Chester Higgins Jr., Gordon Parks, and the Sacred Art of Seeing

Patrick A. Howell, Global I Am OR The Global Independent African Arts Movement, June 16, 2026

There are artists.

 

And then there are witnesses.

 

For more than two decades, I have had the privilege of either knowing Chester Higgins Jr. or his work. I have felt a sense of indebtedness or gratitude for what Chester Higgins has done for my own - they say we stand on the shoulders of giants? Chester is our eye of Horus.

 

We are not close friends in the conventional sense, but we have shared conversations, projects, and a mutual regard that has endured over the years. During that time, I have quietly come to believe something that I suspect history will increasingly affirm: Chester Higgins Jr. is among the most important visual historians of the modern era and, in many respects, a worthy recipient of the baton passed by his ancestor and mentor, Gordon Parks.

 

Chester is not simply a photographer.

 

He is a keeper of memory.

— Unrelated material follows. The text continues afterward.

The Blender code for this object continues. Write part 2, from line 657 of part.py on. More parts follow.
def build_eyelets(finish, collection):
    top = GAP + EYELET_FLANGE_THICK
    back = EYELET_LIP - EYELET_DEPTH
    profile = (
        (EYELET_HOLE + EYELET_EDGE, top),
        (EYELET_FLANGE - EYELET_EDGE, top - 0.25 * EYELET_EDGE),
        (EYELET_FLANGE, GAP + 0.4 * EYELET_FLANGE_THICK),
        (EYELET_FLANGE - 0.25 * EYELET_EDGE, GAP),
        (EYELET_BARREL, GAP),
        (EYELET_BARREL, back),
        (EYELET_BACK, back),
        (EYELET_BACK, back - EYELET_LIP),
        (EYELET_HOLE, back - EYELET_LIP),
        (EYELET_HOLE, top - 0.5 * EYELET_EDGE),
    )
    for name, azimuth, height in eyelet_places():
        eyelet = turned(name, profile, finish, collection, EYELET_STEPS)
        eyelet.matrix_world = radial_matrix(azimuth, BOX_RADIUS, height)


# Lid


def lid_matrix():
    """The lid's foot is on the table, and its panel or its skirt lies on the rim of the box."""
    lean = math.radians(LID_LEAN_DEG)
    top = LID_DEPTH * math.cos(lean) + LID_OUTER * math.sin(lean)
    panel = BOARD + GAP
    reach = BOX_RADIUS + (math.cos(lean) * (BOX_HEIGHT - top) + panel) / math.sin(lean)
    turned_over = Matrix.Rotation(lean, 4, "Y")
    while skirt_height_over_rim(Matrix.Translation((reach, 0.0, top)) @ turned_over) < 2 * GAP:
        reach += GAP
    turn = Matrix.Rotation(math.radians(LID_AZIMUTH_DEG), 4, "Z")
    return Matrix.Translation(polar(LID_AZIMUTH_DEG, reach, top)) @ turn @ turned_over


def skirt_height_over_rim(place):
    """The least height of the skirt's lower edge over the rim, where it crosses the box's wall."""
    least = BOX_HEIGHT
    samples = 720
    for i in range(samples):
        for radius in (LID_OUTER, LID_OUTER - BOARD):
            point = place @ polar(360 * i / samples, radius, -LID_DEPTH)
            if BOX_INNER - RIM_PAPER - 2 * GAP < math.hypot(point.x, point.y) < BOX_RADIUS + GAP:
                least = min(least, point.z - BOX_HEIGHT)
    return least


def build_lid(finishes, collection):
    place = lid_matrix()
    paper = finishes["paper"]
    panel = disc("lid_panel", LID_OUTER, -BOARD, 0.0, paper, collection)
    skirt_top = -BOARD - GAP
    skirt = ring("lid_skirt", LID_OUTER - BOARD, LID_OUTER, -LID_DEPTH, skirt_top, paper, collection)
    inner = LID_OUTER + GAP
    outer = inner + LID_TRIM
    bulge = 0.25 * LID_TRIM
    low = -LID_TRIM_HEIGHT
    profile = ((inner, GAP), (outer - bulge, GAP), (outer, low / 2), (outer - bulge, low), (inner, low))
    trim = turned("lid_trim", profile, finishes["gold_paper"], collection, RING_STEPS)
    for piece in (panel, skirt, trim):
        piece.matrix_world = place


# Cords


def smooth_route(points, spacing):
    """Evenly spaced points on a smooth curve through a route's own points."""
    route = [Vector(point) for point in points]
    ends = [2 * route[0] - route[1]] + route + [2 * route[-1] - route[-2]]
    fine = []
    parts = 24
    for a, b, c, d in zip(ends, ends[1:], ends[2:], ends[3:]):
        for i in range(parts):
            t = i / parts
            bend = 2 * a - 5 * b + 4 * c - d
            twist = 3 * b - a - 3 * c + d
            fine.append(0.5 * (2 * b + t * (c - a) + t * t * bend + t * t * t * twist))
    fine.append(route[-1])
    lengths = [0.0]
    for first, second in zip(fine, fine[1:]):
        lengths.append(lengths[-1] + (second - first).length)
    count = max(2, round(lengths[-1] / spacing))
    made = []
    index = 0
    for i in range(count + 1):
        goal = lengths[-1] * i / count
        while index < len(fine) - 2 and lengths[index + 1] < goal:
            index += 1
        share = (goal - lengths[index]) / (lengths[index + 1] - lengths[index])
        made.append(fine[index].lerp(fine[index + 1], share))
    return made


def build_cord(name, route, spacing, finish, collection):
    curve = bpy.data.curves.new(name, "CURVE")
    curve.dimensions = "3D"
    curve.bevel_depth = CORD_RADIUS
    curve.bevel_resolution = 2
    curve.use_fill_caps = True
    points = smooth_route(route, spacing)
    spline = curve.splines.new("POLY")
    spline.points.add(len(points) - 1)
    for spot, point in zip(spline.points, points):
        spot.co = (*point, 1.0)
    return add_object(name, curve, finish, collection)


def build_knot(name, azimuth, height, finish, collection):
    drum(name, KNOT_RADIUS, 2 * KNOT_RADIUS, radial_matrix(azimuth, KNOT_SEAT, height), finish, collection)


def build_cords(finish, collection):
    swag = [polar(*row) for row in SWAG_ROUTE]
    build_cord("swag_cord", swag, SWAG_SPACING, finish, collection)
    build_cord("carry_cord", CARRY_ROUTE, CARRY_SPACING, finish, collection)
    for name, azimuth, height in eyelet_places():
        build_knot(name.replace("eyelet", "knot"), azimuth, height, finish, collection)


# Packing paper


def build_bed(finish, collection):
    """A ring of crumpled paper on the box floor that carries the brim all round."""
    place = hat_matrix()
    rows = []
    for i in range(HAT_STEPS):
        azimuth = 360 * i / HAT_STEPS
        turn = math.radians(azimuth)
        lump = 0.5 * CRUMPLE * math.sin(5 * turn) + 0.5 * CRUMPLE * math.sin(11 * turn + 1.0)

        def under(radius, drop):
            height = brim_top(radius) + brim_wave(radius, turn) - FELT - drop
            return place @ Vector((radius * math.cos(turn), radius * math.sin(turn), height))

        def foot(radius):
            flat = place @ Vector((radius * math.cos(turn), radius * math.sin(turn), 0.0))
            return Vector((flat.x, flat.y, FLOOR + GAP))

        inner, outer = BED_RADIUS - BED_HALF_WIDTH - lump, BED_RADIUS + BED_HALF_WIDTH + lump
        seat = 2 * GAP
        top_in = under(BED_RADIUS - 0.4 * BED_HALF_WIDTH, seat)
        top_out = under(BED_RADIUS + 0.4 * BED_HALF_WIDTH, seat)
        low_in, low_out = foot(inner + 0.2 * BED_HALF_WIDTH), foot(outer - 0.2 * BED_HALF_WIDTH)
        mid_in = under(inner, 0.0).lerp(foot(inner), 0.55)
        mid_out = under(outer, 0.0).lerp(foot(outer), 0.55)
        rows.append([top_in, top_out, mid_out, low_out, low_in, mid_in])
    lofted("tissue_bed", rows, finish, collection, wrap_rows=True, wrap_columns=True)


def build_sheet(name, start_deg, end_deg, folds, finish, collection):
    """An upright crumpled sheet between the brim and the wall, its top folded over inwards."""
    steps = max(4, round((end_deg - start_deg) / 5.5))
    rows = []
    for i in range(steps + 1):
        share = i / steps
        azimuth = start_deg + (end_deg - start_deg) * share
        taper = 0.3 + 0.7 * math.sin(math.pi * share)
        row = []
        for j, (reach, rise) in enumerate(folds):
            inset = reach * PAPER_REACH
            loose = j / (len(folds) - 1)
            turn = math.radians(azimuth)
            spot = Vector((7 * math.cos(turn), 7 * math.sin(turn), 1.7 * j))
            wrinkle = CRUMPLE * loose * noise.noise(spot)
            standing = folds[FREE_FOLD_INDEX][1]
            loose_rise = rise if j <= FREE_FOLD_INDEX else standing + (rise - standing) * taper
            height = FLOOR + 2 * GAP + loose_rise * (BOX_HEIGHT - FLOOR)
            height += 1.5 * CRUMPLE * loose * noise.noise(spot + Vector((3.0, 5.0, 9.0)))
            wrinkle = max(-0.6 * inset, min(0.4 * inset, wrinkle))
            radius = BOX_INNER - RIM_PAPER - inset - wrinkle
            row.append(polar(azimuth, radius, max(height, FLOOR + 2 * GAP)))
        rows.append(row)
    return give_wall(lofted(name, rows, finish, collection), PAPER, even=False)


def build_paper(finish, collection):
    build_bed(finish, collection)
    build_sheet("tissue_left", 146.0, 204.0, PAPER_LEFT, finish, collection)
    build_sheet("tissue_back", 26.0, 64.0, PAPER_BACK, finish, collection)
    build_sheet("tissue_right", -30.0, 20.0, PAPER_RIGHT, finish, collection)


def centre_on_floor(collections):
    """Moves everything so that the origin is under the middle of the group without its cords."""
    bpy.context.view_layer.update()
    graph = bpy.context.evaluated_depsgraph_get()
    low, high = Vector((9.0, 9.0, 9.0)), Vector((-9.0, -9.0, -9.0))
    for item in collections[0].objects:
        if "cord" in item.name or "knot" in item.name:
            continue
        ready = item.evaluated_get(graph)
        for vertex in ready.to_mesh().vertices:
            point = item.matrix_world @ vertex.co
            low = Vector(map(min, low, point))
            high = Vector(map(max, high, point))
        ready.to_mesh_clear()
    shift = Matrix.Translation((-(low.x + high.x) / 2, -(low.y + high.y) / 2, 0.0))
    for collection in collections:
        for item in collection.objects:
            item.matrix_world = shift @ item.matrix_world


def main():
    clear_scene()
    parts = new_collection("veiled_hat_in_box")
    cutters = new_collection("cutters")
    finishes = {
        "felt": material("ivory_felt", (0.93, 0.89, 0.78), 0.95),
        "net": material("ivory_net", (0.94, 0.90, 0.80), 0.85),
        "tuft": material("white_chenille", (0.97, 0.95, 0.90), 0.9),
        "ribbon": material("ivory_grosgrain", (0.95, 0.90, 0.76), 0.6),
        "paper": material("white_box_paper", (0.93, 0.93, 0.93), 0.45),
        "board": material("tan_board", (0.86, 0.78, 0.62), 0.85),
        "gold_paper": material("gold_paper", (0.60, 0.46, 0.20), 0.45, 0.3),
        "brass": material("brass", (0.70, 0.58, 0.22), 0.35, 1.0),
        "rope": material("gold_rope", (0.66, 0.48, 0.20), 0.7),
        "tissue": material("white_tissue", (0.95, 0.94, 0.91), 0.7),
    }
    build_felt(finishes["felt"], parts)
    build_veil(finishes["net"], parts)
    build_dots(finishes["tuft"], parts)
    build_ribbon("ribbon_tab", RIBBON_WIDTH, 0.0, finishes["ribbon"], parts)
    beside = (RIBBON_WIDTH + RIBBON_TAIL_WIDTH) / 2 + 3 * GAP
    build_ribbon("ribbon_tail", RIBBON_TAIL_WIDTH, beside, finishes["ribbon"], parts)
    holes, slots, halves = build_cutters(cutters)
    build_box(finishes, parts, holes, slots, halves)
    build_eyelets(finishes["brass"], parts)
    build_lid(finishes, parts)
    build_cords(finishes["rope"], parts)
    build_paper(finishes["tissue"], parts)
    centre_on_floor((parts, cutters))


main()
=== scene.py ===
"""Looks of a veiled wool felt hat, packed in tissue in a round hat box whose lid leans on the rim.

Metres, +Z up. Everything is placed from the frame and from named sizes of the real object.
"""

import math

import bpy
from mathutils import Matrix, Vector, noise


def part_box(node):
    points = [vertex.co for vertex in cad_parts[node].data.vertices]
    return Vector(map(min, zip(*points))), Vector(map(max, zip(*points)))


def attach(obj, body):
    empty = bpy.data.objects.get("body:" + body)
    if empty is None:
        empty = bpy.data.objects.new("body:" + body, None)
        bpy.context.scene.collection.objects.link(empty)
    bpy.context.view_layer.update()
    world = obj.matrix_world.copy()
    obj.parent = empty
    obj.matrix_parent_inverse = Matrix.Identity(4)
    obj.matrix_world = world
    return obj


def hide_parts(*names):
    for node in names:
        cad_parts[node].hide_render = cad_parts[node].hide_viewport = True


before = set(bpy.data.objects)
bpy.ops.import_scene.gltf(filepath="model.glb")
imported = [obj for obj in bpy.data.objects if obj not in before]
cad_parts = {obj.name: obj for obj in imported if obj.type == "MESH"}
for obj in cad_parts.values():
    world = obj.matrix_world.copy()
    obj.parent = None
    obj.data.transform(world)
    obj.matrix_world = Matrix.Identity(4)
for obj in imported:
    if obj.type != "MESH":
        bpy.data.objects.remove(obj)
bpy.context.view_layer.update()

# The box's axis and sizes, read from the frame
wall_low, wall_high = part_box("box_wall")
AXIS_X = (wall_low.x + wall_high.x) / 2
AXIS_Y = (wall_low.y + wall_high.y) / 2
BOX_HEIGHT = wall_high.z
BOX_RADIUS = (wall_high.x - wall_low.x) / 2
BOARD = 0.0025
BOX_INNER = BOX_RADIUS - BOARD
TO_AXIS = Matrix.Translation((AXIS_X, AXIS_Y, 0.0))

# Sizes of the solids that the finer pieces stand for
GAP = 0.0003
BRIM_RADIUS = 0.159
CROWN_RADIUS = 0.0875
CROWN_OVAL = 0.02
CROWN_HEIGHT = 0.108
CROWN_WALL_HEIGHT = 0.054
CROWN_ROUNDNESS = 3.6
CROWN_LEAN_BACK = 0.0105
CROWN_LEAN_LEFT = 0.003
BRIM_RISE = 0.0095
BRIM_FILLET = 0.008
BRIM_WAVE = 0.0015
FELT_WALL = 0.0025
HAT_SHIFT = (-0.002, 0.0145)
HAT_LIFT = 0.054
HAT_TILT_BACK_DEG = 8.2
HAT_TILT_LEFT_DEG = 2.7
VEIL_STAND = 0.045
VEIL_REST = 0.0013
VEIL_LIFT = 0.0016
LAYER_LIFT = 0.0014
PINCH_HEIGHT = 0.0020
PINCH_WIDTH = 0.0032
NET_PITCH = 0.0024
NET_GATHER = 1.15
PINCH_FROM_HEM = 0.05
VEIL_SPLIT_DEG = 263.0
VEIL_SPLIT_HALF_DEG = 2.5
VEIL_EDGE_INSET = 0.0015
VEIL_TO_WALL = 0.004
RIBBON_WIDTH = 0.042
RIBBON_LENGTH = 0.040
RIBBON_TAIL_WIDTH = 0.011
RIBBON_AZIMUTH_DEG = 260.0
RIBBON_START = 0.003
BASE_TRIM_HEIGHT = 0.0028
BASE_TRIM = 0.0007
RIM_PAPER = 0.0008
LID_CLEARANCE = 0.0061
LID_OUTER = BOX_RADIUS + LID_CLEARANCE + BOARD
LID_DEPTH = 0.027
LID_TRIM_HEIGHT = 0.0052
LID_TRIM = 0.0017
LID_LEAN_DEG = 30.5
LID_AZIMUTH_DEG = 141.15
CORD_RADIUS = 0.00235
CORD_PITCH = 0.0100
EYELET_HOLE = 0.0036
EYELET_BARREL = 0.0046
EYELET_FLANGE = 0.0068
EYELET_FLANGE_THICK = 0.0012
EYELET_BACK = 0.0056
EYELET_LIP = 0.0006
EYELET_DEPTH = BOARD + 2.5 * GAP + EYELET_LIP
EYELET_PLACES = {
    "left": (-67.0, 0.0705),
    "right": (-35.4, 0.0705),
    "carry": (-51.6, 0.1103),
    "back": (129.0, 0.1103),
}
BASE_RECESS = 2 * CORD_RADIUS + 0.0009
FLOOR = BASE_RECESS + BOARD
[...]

He is a witness to an important tome in American History - the global African during our last 500 years by a consequential capture of the 20th century and early 21st century zeitgeists. He has captured some of planet earth's most brilliant peoples not only survive but thrive 5 centuries of radical self determination, self invention and a humbling love of self.

 

 

For nearly four decades as a staff photographer for The New York Times, he chronicled the spiritual, cultural, political, and artistic dimensions of Black life with extraordinary dignity and grace. His images of Muhammad Ali, Maya Angelou, Amiri Baraka, and countless others do far more than document history. They reveal it. They remind us that photography, at its highest expression, is not the act of taking a picture. It is the act of seeing.